SELECT * FROM invoices WHERE YEAR(created_at) = 2024
You have to create a specialized index for this transformation:
CREATE INDEX year ON invoices ((YEAR(created_at)))
key
The key column tells you which index is used from the possible ones to load the rows - or NULL if none is used. A common thing also listed is automatically generated keys (e.g. <auto_distinct_key>) when MySQL stores a subquery's result in a temporary table and wants to access if fast in further execution steps. And rarely you see multiple keys listed when MySQL decides that one would not be efficient enough (see index_merge access type).
key_len
If you really want to dig deep down into your EXPLAIN output, you can analyze the key_len column: It lists the bytes used from the indexes column definition. For multi-column indexes, you could infer whether all columns in the index had been used to find the rows or the subset of columns used.
ref
Theoretically, the ref column should show the columns or values compared to the indexed columns. But you will most often see const or similar labels there. They are not of any interest to you.
rows
MySQL shares its estimation of rows that will be loaded from the table with the rows column. Remember that this is only an estimate and not the actual value! However, this estimate is also the foundation of MySQL's decision-making process regarding which index to use. With estimates far off the actual value, MySQL may choose the wrong index or even use none.

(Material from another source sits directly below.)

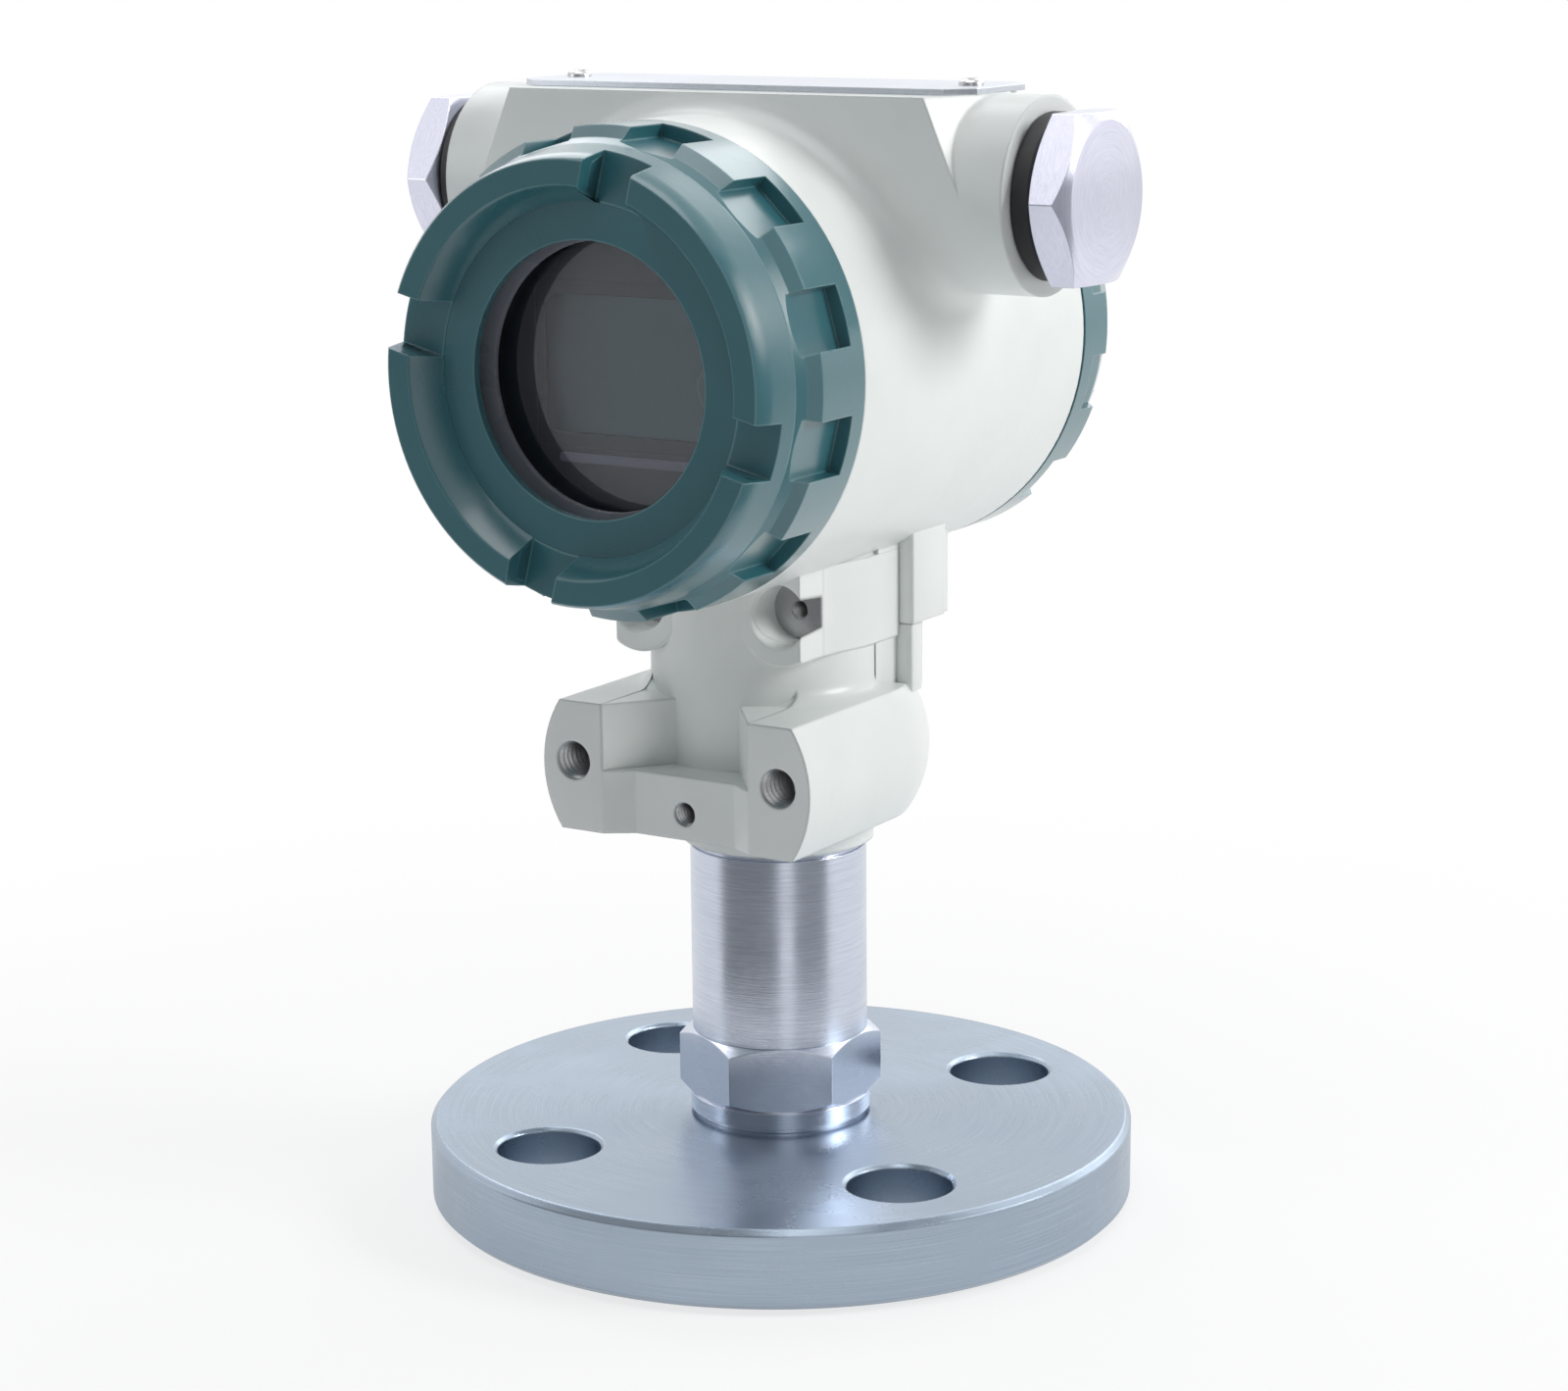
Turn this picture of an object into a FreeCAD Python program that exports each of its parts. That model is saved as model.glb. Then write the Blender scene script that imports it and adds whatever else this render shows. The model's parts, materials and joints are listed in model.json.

The displayed number is also not the real estimate. Its a per-step estimate: For e.g. a join the number of loaded rows for each iteration of the loop is reported. So, with multiple joins or subqueries, the value may need to be multiplicated many times.
filtered
The filtered column indicates the percentage of rows loaded from table (rows column) left after executing all filter conditions. So 1900 rows remain when 2000 rows have been loaded and the filter value is 95.00. This value should be near the optimum of 100.00. A more fitting index should be created whenever you see a low filter value.
extra
The Extra column has many different values (35+) that export more low-level information about the query processing. But these values will most likely not be of any interest to you as they only tell which internal optimizations have been applied—they are meant for database professionals.